When the takeover was announced the press asked me if it meant Adel [Taarabt] would stay. I told them I'm not convinced he would have left anyway because once we give Tottenham their cut from their sell-on clause there wouldn't be much profit. Instead I'm hoping that we can bring players in that will give him a better platform to use his ability and his skills. He knows fitness-wise he's a little bit short of where he was last year so he's got to work really hard in the next couple of weeks to get back up to the top level.

I think he was disappointed on Saturday, the opportunities he got, but he couldn't do more because of his fitness. It is a much harder division. Last weekend showed what promoted teams are up against. I thought we played well for the first hour and I imagine Brendan Rodgers felt the same at Swansea, yet they also lost 4-0. It felt a bit surreal. The first half-chance Bolton got they took the lead with a great goal by a centre-half. That didn't happen very often in the Championship, but in this league you get punished.

2. Football, golf or tiddlywinks: I knew Jagielka would be top-class

We're playing at what I would call a proper old-fashioned football ground today when we face Everton at Goodison Park, one of the best grounds in the country for atmosphere.

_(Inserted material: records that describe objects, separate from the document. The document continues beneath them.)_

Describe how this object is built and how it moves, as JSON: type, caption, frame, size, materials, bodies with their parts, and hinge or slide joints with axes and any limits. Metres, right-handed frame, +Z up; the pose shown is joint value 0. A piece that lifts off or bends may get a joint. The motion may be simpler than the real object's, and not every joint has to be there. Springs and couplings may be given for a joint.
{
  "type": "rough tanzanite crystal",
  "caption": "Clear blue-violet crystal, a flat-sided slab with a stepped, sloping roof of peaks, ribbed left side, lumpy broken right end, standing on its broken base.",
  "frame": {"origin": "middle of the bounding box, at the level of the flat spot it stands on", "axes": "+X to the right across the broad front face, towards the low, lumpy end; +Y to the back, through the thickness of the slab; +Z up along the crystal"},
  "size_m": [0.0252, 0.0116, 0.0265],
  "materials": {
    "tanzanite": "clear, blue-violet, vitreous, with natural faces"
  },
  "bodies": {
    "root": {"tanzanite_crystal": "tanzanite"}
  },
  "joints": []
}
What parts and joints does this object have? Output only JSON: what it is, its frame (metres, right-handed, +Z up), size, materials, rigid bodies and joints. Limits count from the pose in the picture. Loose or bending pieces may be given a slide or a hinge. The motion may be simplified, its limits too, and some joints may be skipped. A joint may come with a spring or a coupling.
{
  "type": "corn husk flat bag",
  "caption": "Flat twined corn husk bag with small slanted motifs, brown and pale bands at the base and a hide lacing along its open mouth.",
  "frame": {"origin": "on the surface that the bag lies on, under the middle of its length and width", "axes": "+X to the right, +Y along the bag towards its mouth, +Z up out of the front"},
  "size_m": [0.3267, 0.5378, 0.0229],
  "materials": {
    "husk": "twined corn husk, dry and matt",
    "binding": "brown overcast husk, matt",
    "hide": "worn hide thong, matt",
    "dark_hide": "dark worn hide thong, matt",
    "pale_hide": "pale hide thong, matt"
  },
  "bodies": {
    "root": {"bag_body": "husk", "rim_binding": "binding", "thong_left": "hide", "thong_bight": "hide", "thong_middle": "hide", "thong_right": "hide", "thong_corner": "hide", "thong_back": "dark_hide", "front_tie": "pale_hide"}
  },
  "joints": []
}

We're also up against one of the best managers in the country in David Moyes. It was made clear yesterday just how short of funds Everton are but you never hear him complain about that, he just gets on with keeping Everton as a top-eight club in arguably the world's toughest league.

Obviously we won't have any fresh faces yet, which is disappointing, but that might not matter so much because the players already here know they're now playing for their places. They've got to show that they want to stay in the team. They read the papers. They know the type of players that I'm looking at, so there will be some trepidation in the squad and I'm hoping we can harness that.

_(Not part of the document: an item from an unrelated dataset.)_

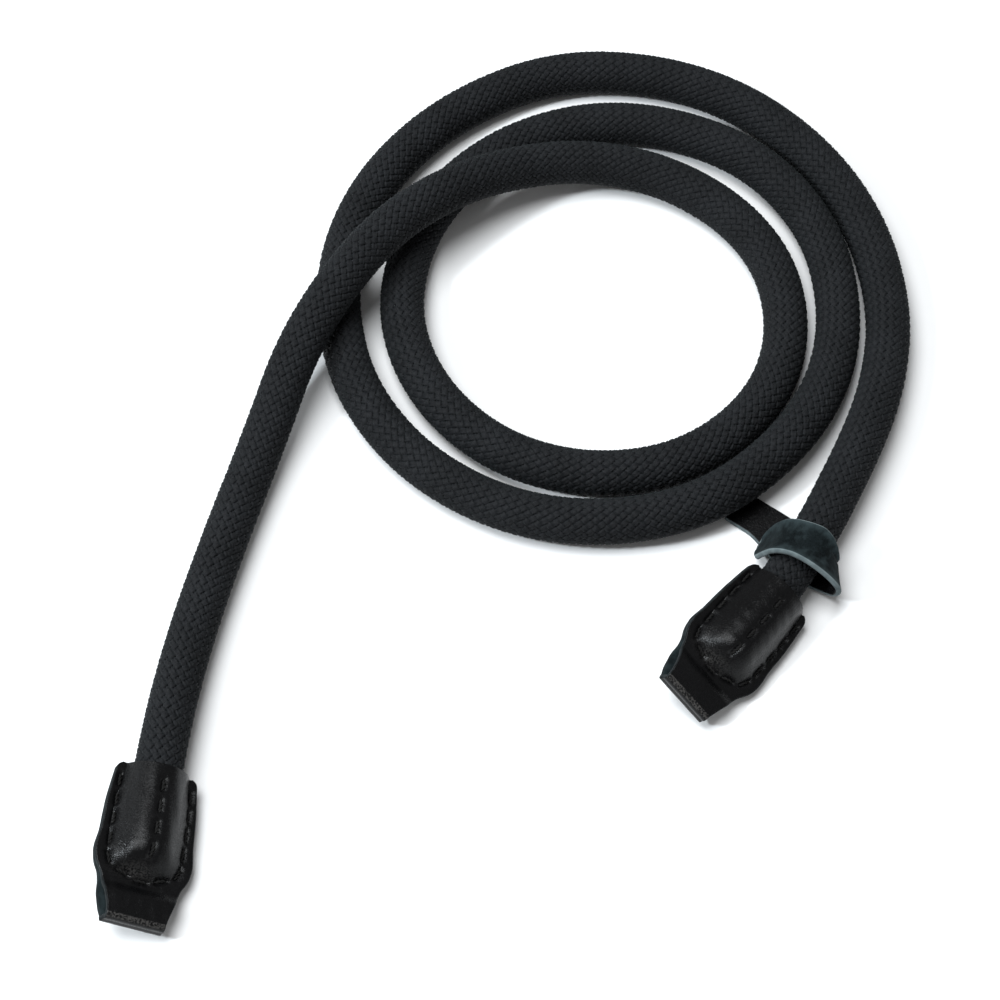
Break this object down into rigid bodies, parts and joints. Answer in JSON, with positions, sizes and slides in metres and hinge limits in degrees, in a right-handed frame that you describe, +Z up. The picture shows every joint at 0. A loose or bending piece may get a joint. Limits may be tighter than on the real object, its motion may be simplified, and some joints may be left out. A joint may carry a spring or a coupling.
{
  "type": "braided rope strap",
  "caption": "Braided rope strap lying in loose turns, with a stitched folded-leather loop at each end and a leather keeper that slides on the rope.",
  "frame": {"origin": "on the table, under the middle of the box round the two end caps and the keeper", "axes": "+Z up, the rope's turns lie towards +Y, the left cap is at -X"},
  "size_m": [0.2047, 0.2706, 0.0262],
  "materials": {
    "braid": "fine black braid with a soft sheen",
    "core_fibre": "undyed fibre",
    "leather": "smooth glossy black grain, grey-green flesh side",
    "thread": "waxed black thread",
    "tape": "matt black cloth tape"
  },
  "bodies": {
    "strap": {"rope_sheath": "braid", "rope_core": "core_fibre", "left_cap_leather": "leather", "left_edge_thread": "thread", "left_centre_thread": "thread", "left_rope_tape": "tape", "right_cap_leather": "leather", "right_edge_thread": "thread", "right_centre_thread": "thread", "right_rope_tape": "tape"},
    "keeper": {"keeper_leather": "leather"}
  },
  "joints": [
    {"name": "keeper_slide", "type": "slide", "parent": "strap", "child": "keeper", "axis": [0.4534, 0.8913, 0], "range_m": [-0.0015, 0.01]}
  ]
}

It'll be nice to catch up with Phil Jagielka. It doesn't seem two minutes ago I was watching him in the kids at Sheffield United and thinking: "Is he a right-back, centre-back, midfielder? I ain't got a clue." All I do know is whatever he set his sights on, be it golf or tiddlywinks, he's such a naturally gifted sportsperson he'd have been one of the best. It does help him coming from a good family with very supportive parents. That can make a real difference.

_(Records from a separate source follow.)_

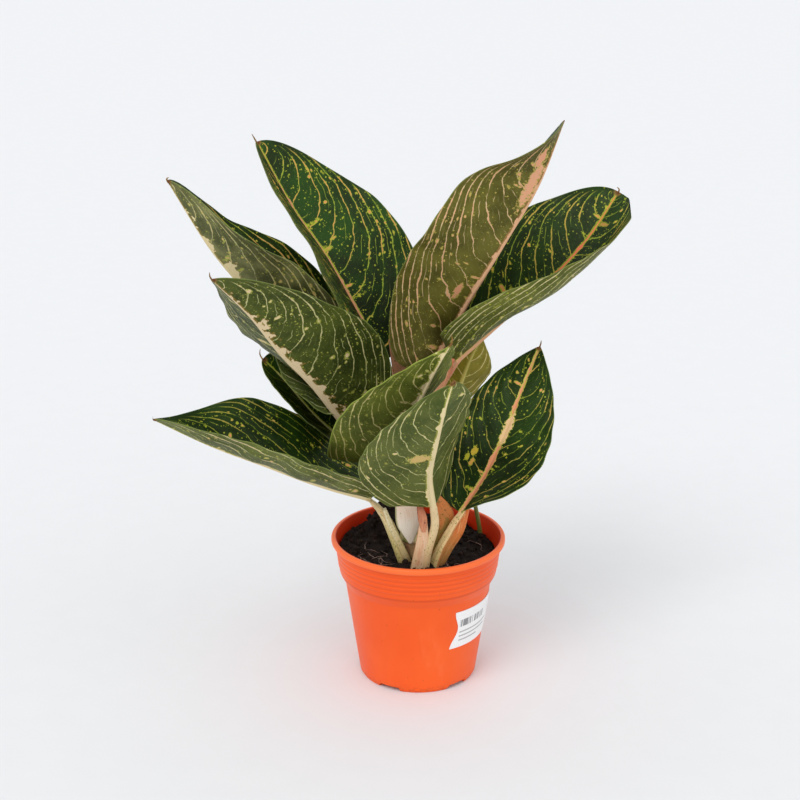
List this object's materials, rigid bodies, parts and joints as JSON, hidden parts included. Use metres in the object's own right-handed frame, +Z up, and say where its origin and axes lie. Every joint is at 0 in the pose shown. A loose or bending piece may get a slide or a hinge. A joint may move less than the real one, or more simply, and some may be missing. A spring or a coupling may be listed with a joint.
{
  "type": "potted chinese evergreen",
  "caption": "Leafy aglaonema house plant with dark, light-veined leaves, growing in a tapered orange plastic nursery pot.",
  "frame": {"origin": "middle of the pot's foot, on the surface it stands on", "axes": "+Z up; -Y is the plant's front, as in the picture; +X is its right"},
  "size_m": [0.3354, 0.1905, 0.4312],
  "materials": {
    "pot": "smooth satin orange plastic, redder inside",
    "label": "plain white paper-like sticker",
    "soil": null,
    "cane": null,
    "petiole": null,
    "husk": null,
    "dry_sheath": null,
    "leaf": null
  },
  "bodies": {
    "root": {"pot": "pot", "label": "label", "main_cane": "cane", "front_cane": "cane", "leaf_01_petiole": "petiole", "leaf_02_petiole": "petiole", "leaf_03_petiole": "petiole", "leaf_04_petiole": "petiole", "leaf_05_petiole": "petiole", "leaf_06_petiole": "petiole", "leaf_07_petiole": "petiole", "leaf_08_petiole": "petiole", "leaf_09_petiole": "petiole", "leaf_10_petiole": "petiole", "leaf_11_petiole": "petiole", "husk": "husk", "dried_sheath": "dry_sheath", "soil": "soil", "leaf_01_blade": "leaf", "leaf_02_blade": "leaf", "leaf_03_blade": "leaf", "leaf_04_blade": "leaf", "leaf_05_blade": "leaf", "leaf_06_blade": "leaf", "leaf_07_blade": "leaf", "leaf_08_blade": "leaf", "leaf_09_blade": "leaf", "leaf_10_blade": "leaf", "leaf_11_blade": "leaf"}
  },
  "joints": []
}
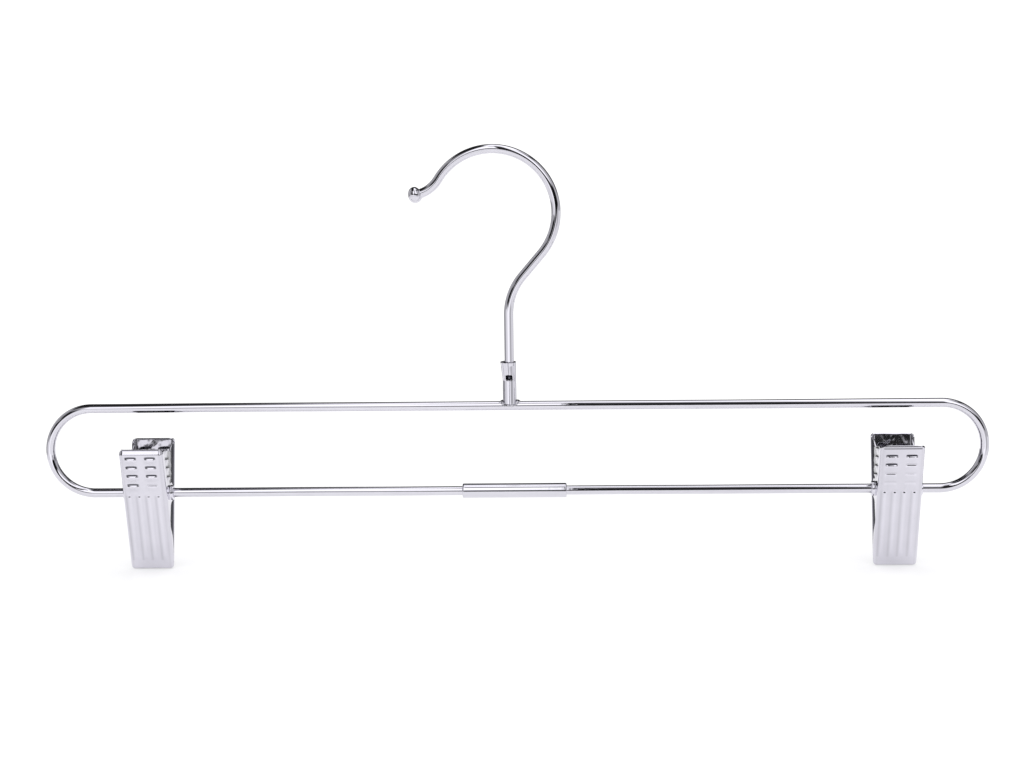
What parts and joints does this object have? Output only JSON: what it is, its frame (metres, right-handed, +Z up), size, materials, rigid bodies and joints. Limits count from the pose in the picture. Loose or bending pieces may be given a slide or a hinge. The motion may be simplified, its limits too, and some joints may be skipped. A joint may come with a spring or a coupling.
{
  "type": "clothes hanger",
  "caption": "Chromed wire hanger for skirts or trousers: looped frame, swivelling hook, and sprung clips that slide along the lower rail.",
  "frame": {"origin": "the hook's seat: the lowest point of the inside of the bow's top, where it rests on a hanging rail", "axes": "+X along the rails, hook opening towards -X; +Y from the front jaws to the back jaws; +Z up"},
  "size_m": [0.3556, 0.0234, 0.1596],
  "materials": {
    "chromed_wire": "bright chrome plating on round steel wire",
    "chromed_tube": "bright chrome plating on rolled steel tube",
    "plated_weld": "plated braze bead, slightly uneven",
    "chromed_sheet": "bright chrome plating on stamped steel sheet",
    "spring_wire": "nickel-plated spring wire"
  },
  "bodies": {
    "hook": {"hook": "chromed_wire"},
    "frame": {"frame_wire": "chromed_wire", "joining_sleeve": "chromed_tube", "swivel_ferrule": "chromed_tube", "ferrule_weld": "plated_weld"},
    "left_slider": {"left_torsion_spring": "spring_wire"},
    "left_back": {"left_back_jaw": "chromed_sheet"},
    "left_front": {"left_front_jaw": "chromed_sheet"},
    "right_slider": {"right_torsion_spring": "spring_wire"},
    "right_back": {"right_back_jaw": "chromed_sheet"},
    "right_front": {"right_front_jaw": "chromed_sheet"}
  },
  "joints": [
    {"name": "hook_swivel", "type": "hinge", "parent": "hook", "child": "frame", "pos_m": [0.00553, 0, -0.0772], "axis": [0, 0, 1], "continuous": true},
    {"name": "left_clip_slide", "type": "slide", "parent": "frame", "child": "left_slider", "axis": [1, 0, 0], "range_m": [-0.0107, 0.1095]},
    {"name": "left_clip_swing", "type": "hinge", "parent": "left_slider", "child": "left_back", "pos_m": [-0.13225, 0, -0.12655], "axis": [1, 0, 0], "continuous": true},
    {"name": "left_clip_open", "type": "hinge", "parent": "left_back", "child": "left_front", "pos_m": [-0.13225, 0, -0.12655], "axis": [-1, 0, 0], "range_deg": [0, 27], "stiffness_Nm_per_rad": 0.03, "springref_deg": -22.92, "deforming": ["left_torsion_spring"]},
    {"name": "right_clip_slide", "type": "slide", "parent": "frame", "child": "right_slider", "axis": [1, 0, 0], "range_m": [-0.114, 0.0062]},
    {"name": "right_clip_swing", "type": "hinge", "parent": "right_slider", "child": "right_back", "pos_m": [0.15058, 0, -0.12655], "axis": [1, 0, 0], "continuous": true},
    {"name": "right_clip_open", "type": "hinge", "parent": "right_back", "child": "right_front", "pos_m": [0.15058, 0, -0.12655], "axis": [-1, 0, 0], "range_deg": [0, 27], "stiffness_Nm_per_rad": 0.03, "springref_deg": -22.92, "deforming": ["right_torsion_spring"]}
  ]
}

I remember telling Arsène Wenger that if we got relegated that season he should sign Phil. I think I mentioned Paddy Kenny as well. We did go down, but Phil went with Everton and Paddy stayed at Bramall Lane. So it's interesting to see Arsenal have since reportedly bid £10m for Jags. I suppose Arsène's main experience of Phil at the time was as a goalkeeper when we beat them 1-0 in Sheffield. Phil had to go in goal after Paddy was injured and he made one particularly spectacular save from Robin van Persie. That said, I did think he made a meal out of it, as all keepers do, especially in televised games.

3. Arsenal should have ended Fabregas saga two months ago

Watching Arsenal's game against Udinese on Tuesday I was very surprised how attacking the Italians were. The second leg is going to be tough but Arsenal need to go through, there's so much money at stake. I see last year they made £20m less from Uefa than Manchester United did, and that was after getting out of the group stages.

People will look at the departure of Cesc Fabregas and see that as a blow but I think Arsenal will be better off now the saga has finally been completed. It feels like it's been going on as long as Coronation Street. I don't understand why Arsenal didn't complete that, and Samir Nasri's exit, two months ago and then re-invest the cash on two centre-halves and a goalkeeper.

However it's not for me to tell Arsène how to manage. When you look at what he's done since he arrived in the country it's fair to say he's not made a bad fist of it. Every Tom, Dick and Harry may be jumping on the bandwagon saying how he will struggle but it wouldn't surprise me in the least if, come the last few weeks, Arsenal are just a few points behind Manchester United as usual.

Like us, I expect Arsenal to be active in the market before the window closes, but at least we won't be competing for the same players, though in fairness he might be better off chasing the sort of characters I'm after.

4. I have been around too long to dismiss De Gea for his tricky start

I had a blast from the past when reading The Independent this week. An article about David de Gea mentioned Peter Schmeichel's Manchester United debut against Notts County in 1991. I thought, "Strewth, that was my team." Twenty years ago: where has the time gone?

Schmeichel kept a clean sheet against us, and though he had a tricky period a few games later he didn't turn out too bad. People can criticise Sir Alex but irrespective of our disagreements (I can't see me getting any loan players off him) he's definitely the best manager ever in my eyes and he'll have done all his homework. In the long run I'm sure this kid will be an exceptional keeper.

5. It is not just footballers I am shopping for at the moment

The Olympics came past my front door on Sunday. Well, almost. There was a cycling test event coming through Richmond Park so I went and had a look. It appeared to boil down to a lot of waiting, then in 30 seconds they had all whizzed past. I was impressed how fast they go, but I don't think it's one of those sports I'm going to get passionate about.

The family missed it as they shot off to Cornwall after Saturday's match for a break, and who can blame them? That left me to do the shopping. It does make me smile when I'm pushing a trolley round Waitrose and I see people look at me twice. I can tell they're thinking: "It can't be him." Then they realise it is and they come back with the scruffiest pieces of paper. This week I signed a shopping list and the back of a receipt.

6. I like to be a sole man when there's fitness tests looming large

I had to do the shopping because I'm still on a diet which means I have to lay off the takeaways. Instead I've been cooking chicken and Dover sole, steaming them in foil and giving the butter a miss.

I've an extra incentive as I've booked myself in for my annual League Managers' Association fitness test on Wednesday. I thought I'd do it while I'm all slimline, and before our results turn me into an alcoholic. Meanwhile, the family have been scoffing cream teas in Cornwall.